The patient has several appointments to follow in Salmaniya Medical Center referred by the doctors from the health center as follow :

-Eye clinic

-Cardiology Clinic

-Orthopedic

-Regular appointment in health center

Health education department:

Health education is another service available in the health center .There is one health educator in the health center, but Mrs. doesn’t like continuing appointment with health educator.

Treatment and medications

She is following regularly the collection of her medications from Salmaniya Medical Center.

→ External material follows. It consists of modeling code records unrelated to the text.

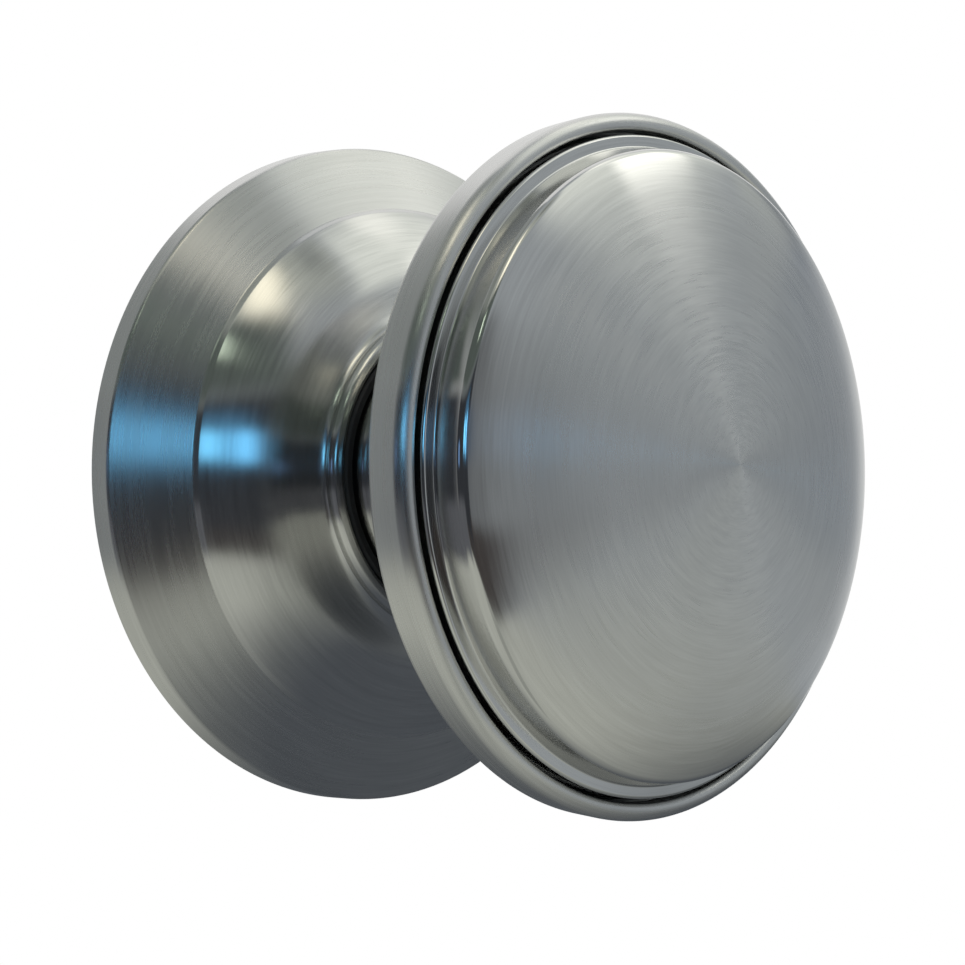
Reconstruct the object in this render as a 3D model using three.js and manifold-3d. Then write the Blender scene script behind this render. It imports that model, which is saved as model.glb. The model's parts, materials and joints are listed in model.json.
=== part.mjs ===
// Turning door knob on a sprung, concealed-fix rose: one side of a door set.
// Millimetres. The parts are drawn with +Z out from the door along the knob's axis and
// +Y up; the last group turns them so that the knob faces -Y and +Z is up.
// The origin is on the knob's axis, in the plane of the door's face.

import * as THREE from 'three';
import { mergeVertices } from 'three/addons/utils/BufferGeometryUtils.js';
import Module from 'manifold-3d';

const wasm = await Module();
wasm.setup();

// ---- Driving dimensions ----------------------------------------------------------

const GAP = 0.3; // left between pieces that touch
const SHEET = 1.0; // thickness of the pressed stainless sheet

const HEAD_RADIUS = 30; // 60 mm knob
const HEAD_BACK = 35.2; // where the rim band starts, measured from the door
const BAND_FRONT = 38.3; // front of the rim band
const LIP_ROUND = 0.75; // of the rim's rolled front edge
const GROOVE_WIDTH = 0.45; // the dark line between the rim and the face cap
const CAP_RADIUS = 28.05; // outside of the face cap's flange
const DOME_RADIUS = 75; // sphere of the face
const DOME_EDGE = 26; // where the sphere meets its rounded shoulder
const DOME_TOP = 45.9; // highest point of the face, from the door
const DOME_CENTRE = DOME_TOP - DOME_RADIUS;
const CAP_LAND = { inner: 26.95, height: 38.62 }; // flat ring round the dome's foot
const DOME_WALL = 1.2;

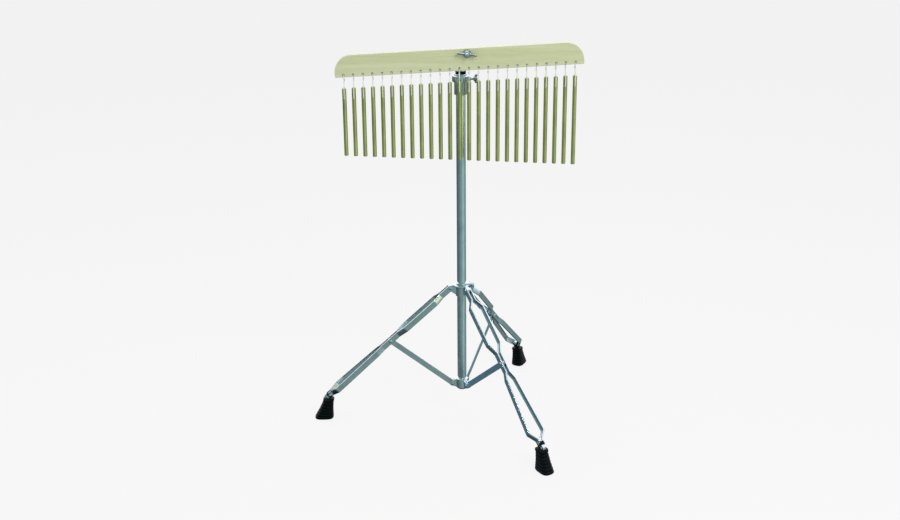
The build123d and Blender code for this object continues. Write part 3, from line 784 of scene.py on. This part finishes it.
def thread(radius, depth, pitch, start, end, rings_per_turn=10, segments=40):
    """A screw thread round +Z from start to end, where its tip is chamfered."""
    count = int(abs(end - start) / pitch * rings_per_turn)
    rings = []
    for i in range(count + 1):
        height = start + (end - start) * i / count
        fade = min(1.0, abs(end - height) / (pitch * 0.8))
        ring = []
        for a in angles(segments):
            phase = (height / pitch - a / math.tau) % 1.0
            cut = depth * abs(2 * phase - 1)
            r = radius - cut - (1 - fade) * depth * 1.4
            ring.append(Vector((r * math.cos(a), r * math.sin(a), height)))
        rings.append(ring)
    return loft(rings)


def mantle_bolt():
    """A carriage bolt: a domed head behind the clamp and a rolled thread through to the wing nut."""
    low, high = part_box("mantle_bolt")
    x, z = (low.x + high.x) / 2, (low.z + high.z) / 2
    block_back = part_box("mantle_clamp")[1].y
    matrix = along_axis(Vector((x, block_back, z)), Vector((0, -1, 0)), Vector((1, 0, 0)))
    length, plain = block_back - low.y, 22 * MM
    head_height, dome_steps = high.y - block_back, 12
    arc = [math.pi / 2 * k / dome_steps for k in range(dome_steps)]
    dome = [(BOLT_HEAD_R * math.cos(a), -head_height * math.sin(a)) for a in arc]
    head = lathe([(BOLT_R, 0.0), (BOLT_HEAD_R - 0.2 * MM, 0.0), *dome, (0.05 * MM, -head_height)], 64)
    shank = lathe([(BOLT_R, -0.5 * MM), (BOLT_R, plain)], 48)
    rolled = thread(BOLT_R, 0.45 * MM, 1.25 * MM, plain, length)
    parts = [placed(part, matrix) for part in (head, shank, rolled)]
    mesh = mesh_from("mantle_bolt", parts)
    finish_mesh("mantle_bolt_threaded", mesh, MATERIALS["hardware"], "swivel_clamp", "hardware_chrome",
                "mantle_bolt", crease=50)


def wing_screw(node, joint_name, body, axis, wing_side, hub_at, hub_size, span, thickness, tip_size):
    """A wing screw with a threaded shank. Its hub starts hub_at from the stand's axis, along axis."""
    matrix = along_axis(Vector(JOINTS[joint_name]["pos_m"]), axis, wing_side)
    radius, length = hub_size
    hub = [(radius * 0.96, 0), (radius, 0.4 * MM), (radius * 0.97, 1.4 * MM), (radius * 0.84, length * 0.6),
           (radius * 0.74, length - 0.7 * MM), (radius * 0.62, length)]
    hub = [(r, hub_at + h) for r, h in hub]
    rise = (hub_at + length * 0.38, hub_at + length * 0.78)
    wings = (span, rise, length * 0.62, tip_size, thickness)
    winged(node, matrix, hub, 0, wings, (0.3 * MM, 4), body)
    reach = (INNER_R if body == "clamp_screw" else BASE_R) + 0.3 * MM
    part = placed(thread(3.0 * MM, 0.35 * MM, 1.0 * MM, hub_at + 1.0 * MM, reach), matrix)
    name = f"{node}_thread"
    finish_mesh(name, mesh_from(name, [part]), MATERIALS["hardware"], body, "hardware_chrome", crease=50)


# ---------------------------------------------------------------- stage
# Light round the studio, by degrees to the right of the front, from below to just above the horizon.
GREY = (0.79, 1.0, 1.0)
BLUE = (0.45, 0.80, 1.15)
SIDES = [(-180, 0.09, GREY), (-135, 0.09, GREY), (-116, 0.28, BLUE), (-100, 0.12, GREY), (-50, 0.23, GREY),
         (-20, 0.32, GREY), (10, 0.37, GREY), (30, 0.48, GREY), (45, 0.70, GREY), (60, 0.50, GREY),
         (85, 0.42, GREY), (120, 0.34, GREY), (150, 0.17, GREY), (180, 0.09, GREY)]
CEILING_BACK, CEILING_FRONT = (1.75, 1.60, 1.78), (0.36, 0.42, 0.44)
CEILING_FROM = (1, 9)  # degrees above the horizon over which the sides give way to the ceiling
PIT = (0.07, 0.09, 0.10)
PIT_FROM = (-38, -52)


def stage():
    """A pale, softly glowing floor that rises into a wall all round."""
    material, shader = new_material("pale_floor")[:2]
    shader.inputs["Base Color"].default_value = (0.07, 0.07, 0.07, 1)
    shader.inputs["Roughness"].default_value = 0.9
    shader.inputs["Specular IOR Level"].default_value = 0.0
    shader.inputs["Emission Color"].default_value = (1, 1, 1, 1)
    shader.inputs["Emission Strength"].default_value = 0.84
    rise = [(0.01, 0.0), (2.0, 0.0), (9.0, 0.0), (12.0, 0.6), (14.0, 2.5), (15.0, 6.0), (15.2, 10.0)]
    below_feet = 0.2 * MM
    verts, faces = lathe([(radius, height - below_feet) for radius, height in rise], 96)
    open_above = faces[:-1]
    mesh = mesh_from("floor", [(verts, open_above)])
    for polygon in mesh.polygons:
        polygon.use_smooth = True
    mesh.materials.append(material)
    floor = new_object("floor", mesh)
    floor.visible_glossy = False


def studio_world():
    """Soft surroundings: dark behind, brighter to the front right, a bright ceiling and a dark pit below."""
    world = bpy.data.worlds.new("studio")
    world.use_nodes = True
    bpy.context.scene.world = world
    tree = world.node_tree
    add = node_adder(tree)
    place = add("ShaderNodeTexCoord")
    split = add("ShaderNodeSeparateXYZ", {0: place.outputs["Generated"]})
    front = calculated(add, "MULTIPLY", split.outputs["Y"], -1.0)
    turn = calculated(add, "ARCTAN2", split.outputs["X"], front)
    stops = [((degrees + 180) / 360, tinted(tint, level)) for degrees, level, tint in SIDES]
    sides = ramp(add, levels(add, turn, 0, 1, -math.pi, math.pi), stops)

    def blend(value, start, end, first, second):
        """Goes from first to second, each a colour or a socket, as value goes from start to end."""
        share = add("ShaderNodeMapRange", {"Value": value}, interpolation_type="SMOOTHSTEP",
                    From_Min=start, From_Max=end)
        both = add("ShaderNodeMix", {"Factor": share.outputs["Result"]}, data_type="RGBA")
        for socket, source in ((MIX_FIRST, first), (MIX_SECOND, second)):
            if isinstance(source, tuple):
                both.inputs[socket].default_value = (*source, 1)
            else:
                tree.links.new(source, both.inputs[socket])
        return both.outputs[MIX_RESULT]

    def sine(degrees):
        """The height, on a unit sphere, of a direction so far above the horizon."""
        return math.sin(math.radians(degrees))

    height = split.outputs["Z"]
    ceiling = blend(split.outputs["Y"], -0.45, 0.15, CEILING_FRONT, CEILING_BACK)
    colour = blend(height, sine(CEILING_FROM[0]), sine(CEILING_FROM[1]), sides, ceiling)
    colour = blend(height, sine(PIT_FROM[0]), sine(PIT_FROM[1]), colour, PIT)
    # Matt surfaces get most of their light from the lamps, so the surroundings count for less there.
    matt_share = 0.5
    path = add("ShaderNodeLightPath")
    strength = levels(add, path.outputs["Is Diffuse Ray"], 1.0, matt_share, 0.0, 1.0)
    background = tree.nodes["Background"]
    tree.links.new(colour, background.inputs["Color"])
    tree.links.new(strength, background.inputs["Strength"])


def area_light(name, place, target, size, power, seen_in_gloss, colour=(1, 1, 1)):
    """A square lamp at place that faces target."""
    data = bpy.data.lights.new(name, "AREA")
    data.size = size
    data.energy = power
    data.color = colour
    lamp = new_object(name, data)
    lamp.location = place
    lamp.rotation_mode = "QUATERNION"
    lamp.rotation_quaternion = (Vector(target) - Vector(place)).to_track_quat("-Z", "Y")
    lamp.visible_glossy = seen_in_gloss


def camera():
    """The viewpoint: in front, a little to the left of the post, and looking down."""
    pitch, roll = CAMERA_PITCH, CAMERA_ROLL
    level_right = Vector((1, 0, 0))
    level_up = Vector((0, math.sin(pitch), math.cos(pitch)))
    forward = Vector((0, math.cos(pitch), -math.sin(pitch)))
    right = level_right * math.cos(roll) + level_up * math.sin(roll)
    up = level_up * math.cos(roll) - level_right * math.sin(roll)
    data = bpy.data.cameras.new("camera")
    data.sensor_width = 36.0
    data.lens = CAMERA_LENS
    data.clip_end = 60.0
    eye = new_object("camera", data)
    matrix = Matrix((right, up, -forward)).transposed().to_4x4()
    matrix.translation = AXIS + CAMERA_PLACE
    eye.matrix_world = matrix
    bpy.context.scene.camera = eye


# ---------------------------------------------------------------- build
dress_cad_nodes()
stand_tube("base_tube", BASE_R, BASE_WALL, "base")
stand_tube("inner_tube", INNER_R, INNER_WALL, "mast")
for leg in LEG_AZIMUTHS:
    strap(leg, -1, f"leg_{leg}_left_channel")
    strap(leg, 1, f"leg_{leg}_right_channel")
    end_sleeve(leg)
    foot_boot(leg)
for index in range(1, CHIMES + 1):
    chime_bar(index)
    chime_cord(index)
mantle_nut()
mantle_bolt()
wing_screw("clamp_wing_screw", "clamp_screw_turn", "clamp_screw", Vector((1, 0, 0)), Z,
           INNER_R + 20.3 * MM, (5.2 * MM, 9.0 * MM), 10.8 * MM, 4.6 * MM, 7.4 * MM)
yawed = Vector((math.cos(TRIPOD_YAW), math.sin(TRIPOD_YAW), 0))
wing_screw("collar_wing_screw", "collar_screw_turn", "collar_screw", yawed, Z.cross(yawed),
           BASE_R + 11.9 * MM, (4.6 * MM, 7.5 * MM), 9.5 * MM, 4.2 * MM, 6.4 * MM)

stage()
studio_world()
area_light("key", (1.6, -2.4, 2.6), (0.05, 0, 0.7), 1.6, 60, False)
area_light("top", (0.1, 0.5, 3.0), (0.05, 0, 0.7), 1.5, 26, False)
area_light("fill", (-2.4, -1.6, 1.8), (0.05, 0, 0.7), 2.0, 22, False)
area_light("sparkle", (0.7, -1.5, 2.5), (0.05, 0, 0.8), 0.25, 7, True)
area_light("warm_card", (1.86, -1.6, 1.15), (0, 0, 0.33), 0.6, 1.5, True, (1.0, 0.80, 0.36))
camera()
bpy.context.scene.view_settings.view_transform = "Standard"
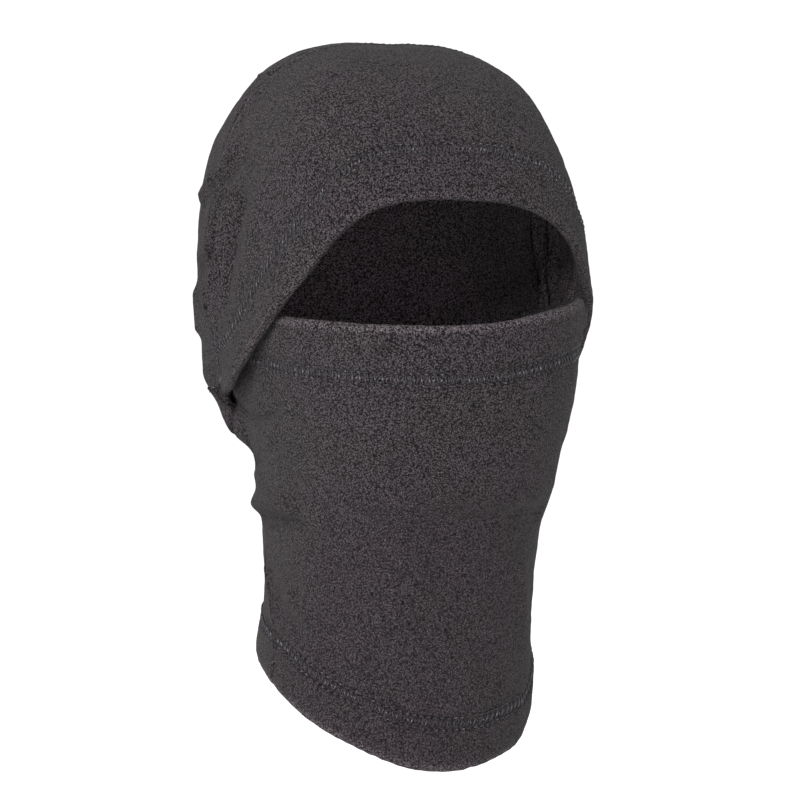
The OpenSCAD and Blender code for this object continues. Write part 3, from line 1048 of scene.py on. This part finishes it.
def side_seam(name, side, thread, cloth):
    """Overlocked seam allowance down one side under both panels, from the ear to 12 mm above the edge."""
    low = bottom_z(side * seam_a(50)) + 12
    z = np.linspace(low, 168, 110)[None]
    a = seam_a(z) + np.linspace(-5, 14, 16)[:, None]
    base = tube_at(side * a, z)
    panel = Panel(base, relief(base) - CLOTH - 0.5)
    rng = np.random.default_rng(SEED + 6)
    strip = panel.build(name + "_strip", [cloth], inner_step=2)
    stitches = overlock(Seamline(panel, 2.0, side > 0), rng, -CLOTH - 0.2)
    lock = thread_mesh(name + "_overlock", stitches, LOCK_THREAD, thread)
    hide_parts(name)
    for piece in (strip, lock):
        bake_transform(piece)
    return [strip, lock]


def main():
    """The set, the three cloths, and what is sewn to each."""
    look_from(azimuth=-22, elevation=3, aim=Vector((0.0029, -0.0012, 0.175)), distance=1.5, lens=135.5)
    studio()
    fleece = fleece_material("fleece", shade=1.12)
    # The inner face is the same cloth painted 3.75 times brighter, as painted light where the lamps barely
    # reach; the turned-in hems and seam allowances are painted 1.7 times brighter.
    inside = fleece_material("fleece_inside", shade=4.2)
    seam_cloth_painted_light = fleece_material("fleece_seam_painted_light", shade=1.9)
    thread = thread_material()
    hood_panel, back_cloth, front_cloth = hood_front_panel(), back_panel(), front_panel()
    both = [fleece, inside]
    hood = hood_panel.build("hood_front", both, hems=(True, False), seams=(False, True))
    back = back_cloth.build("back", both, hems=(False, True), seams=(True, False), side_seams=True)
    front = front_cloth.build("front", both, hems=(True, True), side_seams=True)
    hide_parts("hood_front_panel")
    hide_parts("hood_back_panel", "neck_back_panel")
    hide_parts("mask_panel", "neck_front_panel")
    runs = [(hood_panel, 6, hood_panel.cols - 7)]
    on_hood = hem("face", runs, FACE_HEM, True, "hood", thread, seam_cloth_painted_light)
    on_hood += crown_seam(hood_panel, back_cloth, thread, seam_cloth_painted_light)
    on_hood.append(bar_tack("bar_tack_right", hood_panel, -1, thread))
    on_hood.append(bar_tack("bar_tack_left", hood_panel, 1, thread))
    runs = [(front_cloth, 3, front_cloth.cols - 4)]
    on_front = hem("nose", runs, NOSE_HEM, True, "mask", thread, seam_cloth_painted_light)
    runs = [(cloth, 2, cloth.cols - 3) for cloth in (front_cloth, back_cloth)]
    on_front += hem("bottom", runs, BOTTOM_HEM, False, "neck", thread, seam_cloth_painted_light)
    on_back = side_seam("side_seam_right", 1, thread, seam_cloth_painted_light)
    on_back += side_seam("side_seam_left", -1, thread, seam_cloth_painted_light)
    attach(hood, "hood")
    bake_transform(back)
    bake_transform(front)


main()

She is taken (Glucophage 1gm BD, Tegretol 200mg OD, Lipitor 20mg HS, Natrilix 1.5mg OD, Aproval 150 OD, Fersolate 1tab BD, Zertic 10 mg HS, Lisinopril 20mg, Amlodipine 10mg).

Laboratory services

The patient doing investigation regularly in health center and with the result she is following with doctors in Salmaniya Medical Center.

The Client Community Setting

F.A.A is living in A’ali village in an old ministry of housing unit in a simple compound with an extension flats built in back side of her house for her 4 children whom are living with their families.

A’ali health center is a type A facility which is located approximately (*****) km from her home.

She is living in a safe neighborhood; there is no major health hazard, just a nearby hose reconstruction that may cause noise disturbance.

F.A.A. is visiting the health center less frequently for follow up because she is following all

Of her disease condition at Salmaniya Medical Complex, she is oriented to the health centers facilities such as Diabetic clinic and health educator, but she is not following any of these although the family physician had referred her.